The FCC has scheduled a Summit on the Emergency Alert System ("EAS"), to be held on May 19. The EAS system is the alert system used by broadcasters to pass on emergency information from government officials to their listeners. EAS replaced the Emergency Broadcast System ("EBS") and was intended to be a more reliable substitute for the system originally adopted during the Cold War to convey a Presidential message about a nuclear attack or similar emergency to the entire country. Over the years, the system has adapted to include information about local emergencies and "amber alerts" about the kidnapping or disappearance of children. However, especially since 9-11 and some of the hurricanes in the South, questions have been raised about the effectiveness of the system, and means to make the distribution of emergency information more reliable and efficient have been sought. The FCC currently has a rulemaking pending to determine ways in which that system can be made more efficient – a question sure to be addressed at the Summit.
In the current proceeding on reforming the EAS system, one of the questions that has been asked is how the system should be activated for non-Federal emergencies. Obviously, the President can still activate the system for a national emergency, but how alerts about local emergencies are initiated is one of the more controversial issues in the proceeding. Currently, there is no uniform system. Instead, each state’s system may have different points from which an alert can be initiated. Concerns have been raised that if the ability to initiate an alert is too broadly distributed, alerts may be initiated haphazardly, and if too many alerts are issued, the system will lose its impact and other important programming may be preempted unnecessarily. Thus, proposals have been made that the alerts should be initiated only by a state’s Governor or his or her specifically designated representative.
Issues to be discussed at the Summit include how the state and Federal emergency communications systems should interact. Also to be discussed is how to make the system more reliable. One issue now is that the system relies on a "daisy-chain" of stations – one station passing on the alert to the next one down the line. Concerns exist as to how the alert will be delivered if an intermediate link in the chain somehow fails. Satellite connections and other communications technologies are among the considerations – some states having already implemented such systems.
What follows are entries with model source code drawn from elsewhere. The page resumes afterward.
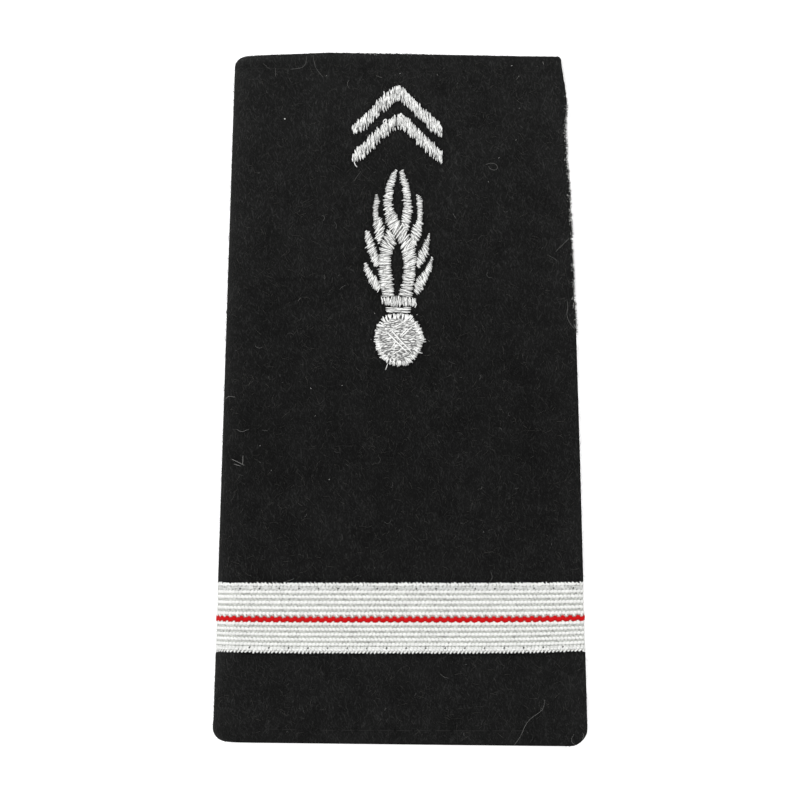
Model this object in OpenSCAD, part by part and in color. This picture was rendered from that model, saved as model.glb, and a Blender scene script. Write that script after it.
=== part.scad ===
// Shoulder board: a flat felt sleeve that slides over a shoulder strap, with rank stripe and badge.
// It lies on its back: +Z out of the front, +Y to the narrow collar end, X across.
// The origin is under the middle of the whole, on the surface that the back rests on.

/* [Sleeve] */
// Length from the wide shoulder end to the narrow collar end
sleeve_l = 98; // [80:0.5:120]
// Width at the wide shoulder end
wide_w = 53.1; // [46:0.1:62]
// Width at the narrow collar end
narrow_w = 47.1; // [40:0.1:56]
// How far the narrow end leans to the right
lean = 0.2; // [-1:0.05:1]
// Bow of the edge of the narrow end
end_bow = 0.55; // [0:0.05:2]
// How much further the wide end reaches at its right corner than at its left
end_slant = 0.6; // [0:0.05:2]
// Thickness of the wool felt
felt_t = 1.2; // [1:0.05:2]
// Height of the hollow that the shoulder strap slides through
hollow_h = 4.2; // [3:0.1:8]
// Rise of the front at the middle of its width
crown = 0.7; // [0:0.1:2.5]
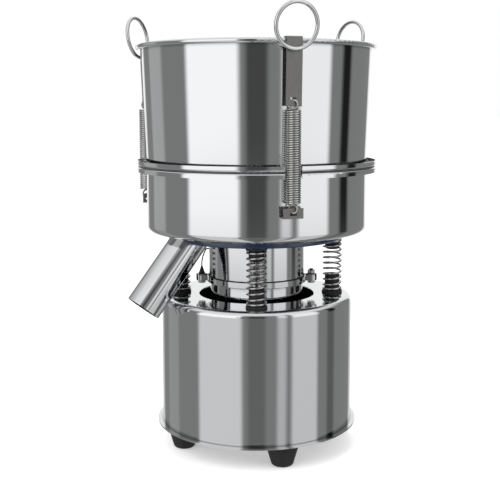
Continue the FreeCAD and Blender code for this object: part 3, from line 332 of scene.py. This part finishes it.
def weld_bead(name, tone):
    """Weld metal left as laid: rippled, with straw and blue heat tints."""
    material, tree, shader = new_material(name, Base_Color=tone, Metallic=1.0, Roughness=0.38)
    ripples = grain(tree, (900, 900, 900), Detail=2.0)
    tinted(tree, shader, ripples.outputs[0], (linear("#3a3b44"), tone, linear("#8a7b66")))
    relief(tree, shader, ripples.outputs[0], 0.0002)
    return material


def make_materials(finishes):
    """Every finish of the machine, each named for what it is."""
    steel, brushed = tuple(finishes.steel), tuple(finishes.brushed)
    return {
        "shell": buffed_steel("Stainless 304 sheet, mirror buffed", steel, True),
        "tube": buffed_steel("Stainless 304 tube, mirror buffed", steel, False),
        "brushed": brushed_steel("Stainless 304 strip, belt brushed", brushed),
        "wire": drawn_wire("Spring wire, drawn", tuple(finishes.wire)),
        "enamel": stove_enamel("Stove enamel on steel, navy", tuple(finishes.enamel)),
        "rubber": moulded_rubber("Nitrile rubber, moulded", tuple(finishes.rubber)),
        # the gasket's dark grey is partly its own rubber and partly painted shade of the gap between the flanges
        "gasket": moulded_rubber("Silicone rubber, extruded", linear("#3c3d3f")),
        "plastic": moulded_plastic("ABS, moulded black", tuple(finishes.plastic)),
        "rocker": moulded_plastic("Polyamide, moulded red", tuple(finishes.rocker), 0.25),
        "print": moulded_plastic("Pad print, white", linear("#e8e8e6"), 0.45),
        "capacitor": moulded_plastic("Polypropylene, moulded white", linear("#dcdbd6"), 0.4),
        "zinc": rough_metal("Carbon steel, zinc plated", linear("#a3a4a1"), 0.0012, 0.00002, 0.32),
        "iron": rough_metal("Grey iron, as cast", linear("#4a4a49"), 0.0015, 0.0002),
        "aluminium": rough_metal("Aluminium, die cast", linear("#b4b6b7"), 0.002, 0.00005, 0.42),
        "bearing": rough_metal("Bearing steel, ground", linear("#bfc0c2"), 0.0006, 0.000005, 0.2),
        "stack": stacked_sheets("Electrical steel, stacked sheets", linear("#6c6d70")),
        "copper": wound_copper("Copper wire, enamelled and wound", linear("#b5703c")),
        "cloth": wire_cloth("Stainless wire cloth, woven", linear("#a6a6a4")),
        "weld": weld_bead("Stainless weld, as laid", linear("#6a6662")),
    }


FINISH_OF = (
    ("foot_", "rubber"), ("bottom_plate", "tube"), ("base_drum", "shell"), ("spring_seat_", "rubber"),
    ("main_spring_", "wire"), ("switch_bezel", "plastic"), ("switch_rocker", "rocker"), ("cord_gland", "plastic"),
    ("capacitor_clip", "brushed"), ("capacitor", "capacitor"), ("carrier_tray", "enamel"),
    ("collecting_pan", "shell"), ("discharge_chute", "tube"), ("screen_gasket", "gasket"),
    ("screen_hoop", "brushed"), ("screen_mesh", "cloth"), ("hopper", "shell"), ("motor_can", "shell"),
    ("motor_cup", "shell"), ("end_shield", "aluminium"), ("bearing_", "bearing"), ("stator_stack", "stack"),
    ("stator_windings", "copper"), ("motor_shaft", "bearing"), ("rotor_core", "stack"), ("weight_", "iron"),
    ("ear_bolt_", "zinc"), ("earth_lead", "plastic"), ("clamp_lug_", "brushed"), ("clamp_spring_", "wire"),
    ("clamp_strap_", "brushed"), ("pull_ring_", "tube"),
)
materials = {}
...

In addition to the broadcast alerts, the Commission has been working to expand the reach of its emergency notification systems into other media. Quite some time ago, the Commission adopted rules for extending the alert system to satellite-delivered media. Earlier this month, rules were also adopted to provide emergency alerts to mobile devices. These developments should be monitored so that communications companies are current on their obligations to delver emergency alerts should the occasion arise.